═════ Entries supplied

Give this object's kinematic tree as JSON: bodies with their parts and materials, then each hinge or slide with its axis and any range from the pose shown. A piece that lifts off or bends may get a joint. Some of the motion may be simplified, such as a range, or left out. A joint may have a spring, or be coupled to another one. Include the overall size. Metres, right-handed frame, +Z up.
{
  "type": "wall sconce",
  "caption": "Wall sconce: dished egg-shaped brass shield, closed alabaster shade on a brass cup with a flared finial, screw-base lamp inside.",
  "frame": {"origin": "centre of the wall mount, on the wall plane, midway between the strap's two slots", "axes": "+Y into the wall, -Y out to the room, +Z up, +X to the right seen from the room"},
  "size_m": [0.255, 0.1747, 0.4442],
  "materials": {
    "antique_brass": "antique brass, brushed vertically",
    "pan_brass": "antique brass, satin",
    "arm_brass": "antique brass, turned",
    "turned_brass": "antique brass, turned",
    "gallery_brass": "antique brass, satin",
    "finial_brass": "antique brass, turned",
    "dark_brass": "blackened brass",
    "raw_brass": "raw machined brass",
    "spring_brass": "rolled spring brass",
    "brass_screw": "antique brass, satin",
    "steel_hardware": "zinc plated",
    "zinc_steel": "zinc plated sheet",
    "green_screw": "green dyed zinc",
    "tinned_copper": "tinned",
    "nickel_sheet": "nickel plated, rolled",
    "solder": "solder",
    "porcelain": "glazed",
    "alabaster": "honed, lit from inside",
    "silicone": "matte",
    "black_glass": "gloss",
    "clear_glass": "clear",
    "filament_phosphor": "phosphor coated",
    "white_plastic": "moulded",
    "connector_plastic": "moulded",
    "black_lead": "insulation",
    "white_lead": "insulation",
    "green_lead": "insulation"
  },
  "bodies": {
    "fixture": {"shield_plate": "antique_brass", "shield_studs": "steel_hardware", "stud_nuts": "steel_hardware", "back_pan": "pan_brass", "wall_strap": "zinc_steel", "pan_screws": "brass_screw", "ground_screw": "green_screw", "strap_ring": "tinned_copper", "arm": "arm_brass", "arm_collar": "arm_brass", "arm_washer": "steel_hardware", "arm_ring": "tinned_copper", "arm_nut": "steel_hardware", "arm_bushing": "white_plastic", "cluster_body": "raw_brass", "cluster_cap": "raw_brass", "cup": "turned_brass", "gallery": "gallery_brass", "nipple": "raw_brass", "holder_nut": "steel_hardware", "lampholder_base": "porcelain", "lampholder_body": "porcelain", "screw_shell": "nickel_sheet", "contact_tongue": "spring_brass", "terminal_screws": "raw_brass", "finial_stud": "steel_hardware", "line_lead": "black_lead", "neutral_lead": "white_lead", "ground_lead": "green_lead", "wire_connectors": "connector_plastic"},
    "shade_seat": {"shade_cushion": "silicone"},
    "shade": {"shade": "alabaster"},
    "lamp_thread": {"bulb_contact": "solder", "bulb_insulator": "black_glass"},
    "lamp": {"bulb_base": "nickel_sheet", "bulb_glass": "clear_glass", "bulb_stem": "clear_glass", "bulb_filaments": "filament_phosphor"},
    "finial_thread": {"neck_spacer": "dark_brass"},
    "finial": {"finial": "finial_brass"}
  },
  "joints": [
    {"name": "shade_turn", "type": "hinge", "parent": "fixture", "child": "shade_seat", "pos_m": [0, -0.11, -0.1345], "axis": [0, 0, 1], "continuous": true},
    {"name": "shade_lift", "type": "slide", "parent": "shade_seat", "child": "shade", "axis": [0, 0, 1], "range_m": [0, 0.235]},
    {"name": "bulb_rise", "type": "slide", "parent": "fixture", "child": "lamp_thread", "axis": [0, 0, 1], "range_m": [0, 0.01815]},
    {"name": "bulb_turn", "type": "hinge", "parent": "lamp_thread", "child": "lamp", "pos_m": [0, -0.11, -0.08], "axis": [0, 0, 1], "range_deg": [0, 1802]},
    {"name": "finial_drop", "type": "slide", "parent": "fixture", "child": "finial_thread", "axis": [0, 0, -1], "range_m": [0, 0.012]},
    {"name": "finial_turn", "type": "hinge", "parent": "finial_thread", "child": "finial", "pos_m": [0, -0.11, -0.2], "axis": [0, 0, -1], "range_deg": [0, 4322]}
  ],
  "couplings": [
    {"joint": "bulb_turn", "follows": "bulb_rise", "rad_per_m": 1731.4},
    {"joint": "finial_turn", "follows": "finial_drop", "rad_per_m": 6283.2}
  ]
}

══════════
═════ Entries supplied

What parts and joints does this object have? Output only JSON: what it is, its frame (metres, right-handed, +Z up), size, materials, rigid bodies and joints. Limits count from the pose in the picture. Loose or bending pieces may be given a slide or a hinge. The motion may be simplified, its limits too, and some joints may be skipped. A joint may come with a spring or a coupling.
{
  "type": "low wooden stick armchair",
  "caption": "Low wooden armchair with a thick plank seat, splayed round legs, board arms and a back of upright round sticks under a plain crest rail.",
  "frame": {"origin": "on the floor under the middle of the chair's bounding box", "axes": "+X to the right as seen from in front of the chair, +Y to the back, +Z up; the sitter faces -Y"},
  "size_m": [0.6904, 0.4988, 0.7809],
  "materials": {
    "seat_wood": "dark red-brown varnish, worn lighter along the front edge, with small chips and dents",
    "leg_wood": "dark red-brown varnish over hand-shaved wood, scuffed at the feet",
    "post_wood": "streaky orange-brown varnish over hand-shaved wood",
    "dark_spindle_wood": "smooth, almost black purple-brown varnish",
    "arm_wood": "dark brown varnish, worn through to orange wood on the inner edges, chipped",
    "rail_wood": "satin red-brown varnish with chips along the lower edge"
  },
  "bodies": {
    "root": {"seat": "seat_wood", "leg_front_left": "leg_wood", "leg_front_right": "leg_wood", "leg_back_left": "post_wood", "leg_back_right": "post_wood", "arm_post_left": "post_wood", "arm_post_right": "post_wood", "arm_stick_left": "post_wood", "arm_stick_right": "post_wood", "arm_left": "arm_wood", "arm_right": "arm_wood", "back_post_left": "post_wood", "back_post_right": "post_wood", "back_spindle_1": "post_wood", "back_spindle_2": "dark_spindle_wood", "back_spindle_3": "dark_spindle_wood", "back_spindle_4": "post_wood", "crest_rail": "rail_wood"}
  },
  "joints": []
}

══════════
═════ Entries supplied

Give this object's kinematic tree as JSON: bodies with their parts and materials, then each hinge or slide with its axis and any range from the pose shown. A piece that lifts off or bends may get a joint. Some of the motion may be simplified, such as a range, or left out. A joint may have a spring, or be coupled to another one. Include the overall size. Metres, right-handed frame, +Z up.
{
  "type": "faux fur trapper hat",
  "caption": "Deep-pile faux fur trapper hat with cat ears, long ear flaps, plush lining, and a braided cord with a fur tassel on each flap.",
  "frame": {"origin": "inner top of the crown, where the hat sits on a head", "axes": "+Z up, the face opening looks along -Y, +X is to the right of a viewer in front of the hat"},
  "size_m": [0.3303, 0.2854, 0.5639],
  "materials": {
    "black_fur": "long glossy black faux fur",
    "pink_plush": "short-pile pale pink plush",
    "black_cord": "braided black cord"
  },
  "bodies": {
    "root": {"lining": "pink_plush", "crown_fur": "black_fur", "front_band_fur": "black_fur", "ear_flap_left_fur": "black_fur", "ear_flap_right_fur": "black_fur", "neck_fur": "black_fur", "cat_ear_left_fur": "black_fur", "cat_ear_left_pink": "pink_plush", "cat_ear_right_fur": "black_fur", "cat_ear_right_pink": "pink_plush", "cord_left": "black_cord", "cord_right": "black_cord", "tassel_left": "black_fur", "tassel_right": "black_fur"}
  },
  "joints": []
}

══════════

▶ Work to do
Scan the listing above for the word "joints" and show each line where it is found.

▶ Response to this task
  "joints": [
What parts and joints does this object have? Output only JSON: what it is, its frame (metres, right-handed, +Z up), size, materials, rigid bodies and joints. Limits count from the pose in the picture. Loose or bending pieces may be given a slide or a hinge. The motion may be simplified, its limits too, and some joints may be skipped. A joint may come with a spring or a coupling.
  "joints": []
  "joints": []